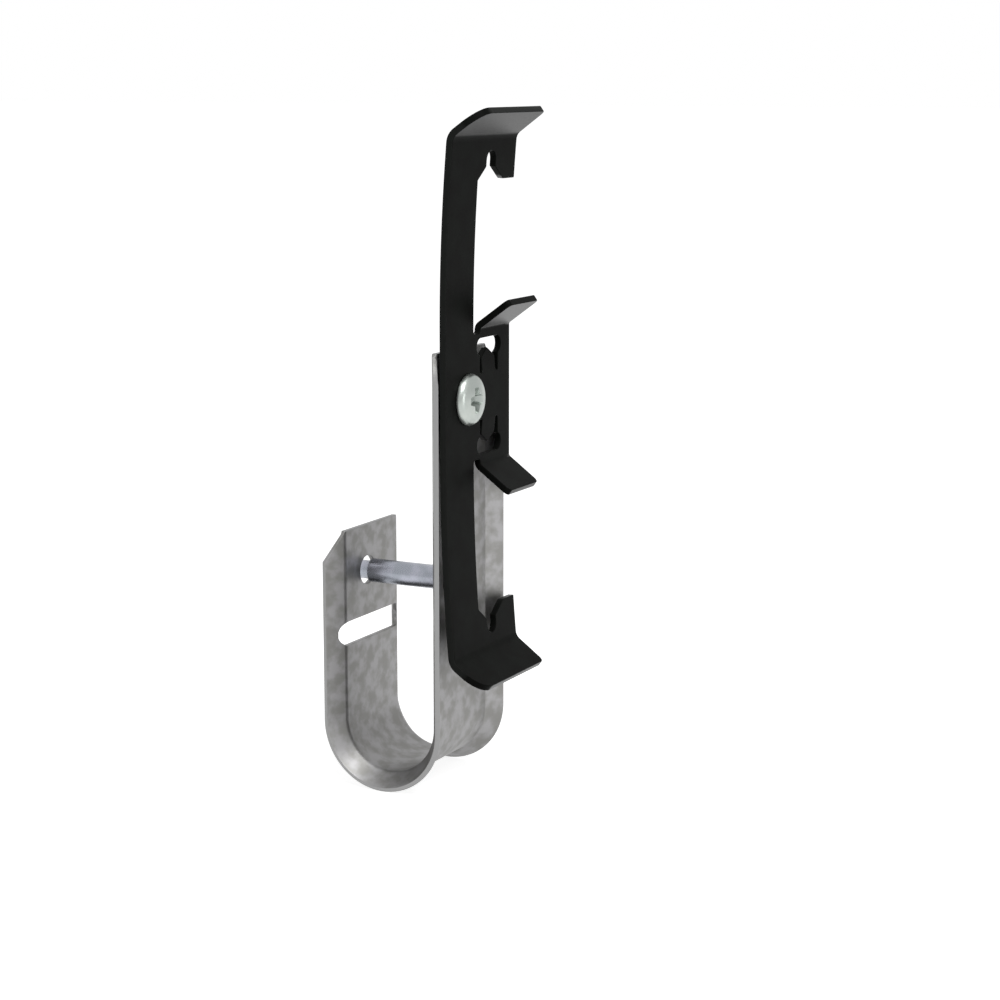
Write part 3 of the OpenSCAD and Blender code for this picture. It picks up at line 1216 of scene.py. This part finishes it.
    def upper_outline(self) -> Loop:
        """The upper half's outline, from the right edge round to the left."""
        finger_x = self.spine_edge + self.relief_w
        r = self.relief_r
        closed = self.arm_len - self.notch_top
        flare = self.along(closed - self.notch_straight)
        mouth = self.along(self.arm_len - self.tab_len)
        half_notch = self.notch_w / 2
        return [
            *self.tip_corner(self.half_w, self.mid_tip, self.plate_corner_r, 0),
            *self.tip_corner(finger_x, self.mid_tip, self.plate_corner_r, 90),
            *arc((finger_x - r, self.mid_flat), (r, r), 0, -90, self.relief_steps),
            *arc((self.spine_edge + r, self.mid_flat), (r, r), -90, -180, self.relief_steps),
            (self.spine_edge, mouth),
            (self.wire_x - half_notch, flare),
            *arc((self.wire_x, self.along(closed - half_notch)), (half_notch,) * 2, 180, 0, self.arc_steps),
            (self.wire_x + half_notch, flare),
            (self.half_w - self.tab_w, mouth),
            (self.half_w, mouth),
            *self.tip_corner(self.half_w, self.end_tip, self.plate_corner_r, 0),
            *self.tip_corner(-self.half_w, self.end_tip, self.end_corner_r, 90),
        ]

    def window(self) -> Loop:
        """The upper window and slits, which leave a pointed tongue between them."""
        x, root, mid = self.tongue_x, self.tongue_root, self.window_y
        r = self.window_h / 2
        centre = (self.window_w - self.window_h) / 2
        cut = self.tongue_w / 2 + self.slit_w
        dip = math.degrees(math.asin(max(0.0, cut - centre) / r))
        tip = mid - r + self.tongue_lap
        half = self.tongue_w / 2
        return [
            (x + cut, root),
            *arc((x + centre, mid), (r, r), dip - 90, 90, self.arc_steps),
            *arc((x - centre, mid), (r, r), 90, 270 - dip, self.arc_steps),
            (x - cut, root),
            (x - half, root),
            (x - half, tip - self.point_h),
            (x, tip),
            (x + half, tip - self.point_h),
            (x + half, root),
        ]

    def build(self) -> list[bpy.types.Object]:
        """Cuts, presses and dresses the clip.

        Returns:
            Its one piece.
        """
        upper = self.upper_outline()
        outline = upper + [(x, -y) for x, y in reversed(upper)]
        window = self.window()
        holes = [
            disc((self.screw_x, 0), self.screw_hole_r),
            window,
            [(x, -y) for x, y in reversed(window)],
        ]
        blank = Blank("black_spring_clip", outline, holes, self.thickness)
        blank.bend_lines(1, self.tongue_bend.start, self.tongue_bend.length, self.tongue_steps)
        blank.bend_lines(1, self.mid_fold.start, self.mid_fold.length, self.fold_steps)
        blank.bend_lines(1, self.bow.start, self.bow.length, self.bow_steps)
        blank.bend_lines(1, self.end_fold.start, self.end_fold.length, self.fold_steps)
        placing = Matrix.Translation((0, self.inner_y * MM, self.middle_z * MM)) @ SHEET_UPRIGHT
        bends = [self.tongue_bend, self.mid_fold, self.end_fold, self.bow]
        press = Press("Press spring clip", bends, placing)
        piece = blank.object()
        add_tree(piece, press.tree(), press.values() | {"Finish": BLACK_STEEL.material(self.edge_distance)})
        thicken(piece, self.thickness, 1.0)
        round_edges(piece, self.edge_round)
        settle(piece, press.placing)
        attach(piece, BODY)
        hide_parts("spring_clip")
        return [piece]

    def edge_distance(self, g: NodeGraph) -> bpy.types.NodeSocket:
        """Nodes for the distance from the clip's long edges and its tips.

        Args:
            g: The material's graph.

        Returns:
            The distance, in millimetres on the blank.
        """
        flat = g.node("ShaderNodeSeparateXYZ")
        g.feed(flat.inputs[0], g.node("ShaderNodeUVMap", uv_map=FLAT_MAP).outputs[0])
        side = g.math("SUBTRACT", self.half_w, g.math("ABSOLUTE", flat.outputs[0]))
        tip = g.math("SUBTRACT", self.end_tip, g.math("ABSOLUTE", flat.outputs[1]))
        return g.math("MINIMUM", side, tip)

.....

## To be done
Go through the listing and copy all of it exactly.

## Correct response
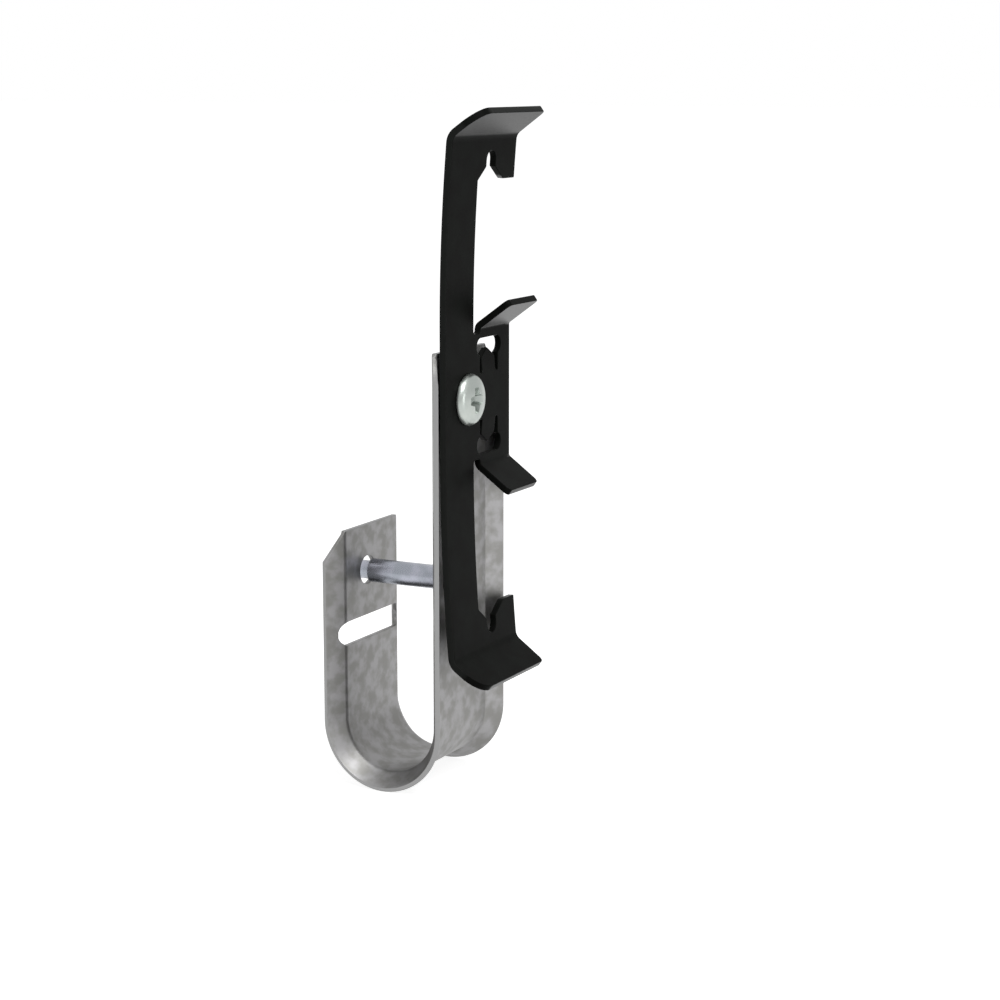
Write part 3 of the OpenSCAD and Blender code for this picture. It picks up at line 1216 of scene.py. This part finishes it.
    def upper_outline(self) -> Loop:
        """The upper half's outline, from the right edge round to the left."""
        finger_x = self.spine_edge + self.relief_w
        r = self.relief_r
        closed = self.arm_len - self.notch_top
        flare = self.along(closed - self.notch_straight)
        mouth = self.along(self.arm_len - self.tab_len)
        half_notch = self.notch_w / 2
        return [
            *self.tip_corner(self.half_w, self.mid_tip, self.plate_corner_r, 0),
            *self.tip_corner(finger_x, self.mid_tip, self.plate_corner_r, 90),
            *arc((finger_x - r, self.mid_flat), (r, r), 0, -90, self.relief_steps),
            *arc((self.spine_edge + r, self.mid_flat), (r, r), -90, -180, self.relief_steps),
            (self.spine_edge, mouth),
            (self.wire_x - half_notch, flare),
            *arc((self.wire_x, self.along(closed - half_notch)), (half_notch,) * 2, 180, 0, self.arc_steps),
            (self.wire_x + half_notch, flare),
            (self.half_w - self.tab_w, mouth),
            (self.half_w, mouth),
            *self.tip_corner(self.half_w, self.end_tip, self.plate_corner_r, 0),
            *self.tip_corner(-self.half_w, self.end_tip, self.end_corner_r, 90),
        ]

    def window(self) -> Loop:
        """The upper window and slits, which leave a pointed tongue between them."""
        x, root, mid = self.tongue_x, self.tongue_root, self.window_y
        r = self.window_h / 2
        centre = (self.window_w - self.window_h) / 2
        cut = self.tongue_w / 2 + self.slit_w
        dip = math.degrees(math.asin(max(0.0, cut - centre) / r))
        tip = mid - r + self.tongue_lap
        half = self.tongue_w / 2
        return [
            (x + cut, root),
            *arc((x + centre, mid), (r, r), dip - 90, 90, self.arc_steps),
            *arc((x - centre, mid), (r, r), 90, 270 - dip, self.arc_steps),
            (x - cut, root),
            (x - half, root),
            (x - half, tip - self.point_h),
            (x, tip),
            (x + half, tip - self.point_h),
            (x + half, root),
        ]

    def build(self) -> list[bpy.types.Object]:
        """Cuts, presses and dresses the clip.

        Returns:
            Its one piece.
        """
        upper = self.upper_outline()
        outline = upper + [(x, -y) for x, y in reversed(upper)]
        window = self.window()
        holes = [
            disc((self.screw_x, 0), self.screw_hole_r),
            window,
            [(x, -y) for x, y in reversed(window)],
        ]
        blank = Blank("black_spring_clip", outline, holes, self.thickness)
        blank.bend_lines(1, self.tongue_bend.start, self.tongue_bend.length, self.tongue_steps)
        blank.bend_lines(1, self.mid_fold.start, self.mid_fold.length, self.fold_steps)
        blank.bend_lines(1, self.bow.start, self.bow.length, self.bow_steps)
        blank.bend_lines(1, self.end_fold.start, self.end_fold.length, self.fold_steps)
        placing = Matrix.Translation((0, self.inner_y * MM, self.middle_z * MM)) @ SHEET_UPRIGHT
        bends = [self.tongue_bend, self.mid_fold, self.end_fold, self.bow]
        press = Press("Press spring clip", bends, placing)
        piece = blank.object()
        add_tree(piece, press.tree(), press.values() | {"Finish": BLACK_STEEL.material(self.edge_distance)})
        thicken(piece, self.thickness, 1.0)
        round_edges(piece, self.edge_round)
        settle(piece, press.placing)
        attach(piece, BODY)
        hide_parts("spring_clip")
        return [piece]

    def edge_distance(self, g: NodeGraph) -> bpy.types.NodeSocket:
        """Nodes for the distance from the clip's long edges and its tips.

        Args:
            g: The material's graph.

        Returns:
            The distance, in millimetres on the blank.
        """
        flat = g.node("ShaderNodeSeparateXYZ")
        g.feed(flat.inputs[0], g.node("ShaderNodeUVMap", uv_map=FLAT_MAP).outputs[0])
        side = g.math("SUBTRACT", self.half_w, g.math("ABSOLUTE", flat.outputs[0]))
        tip = g.math("SUBTRACT", self.end_tip, g.math("ABSOLUTE", flat.outputs[1]))
        return g.math("MINIMUM", side, tip)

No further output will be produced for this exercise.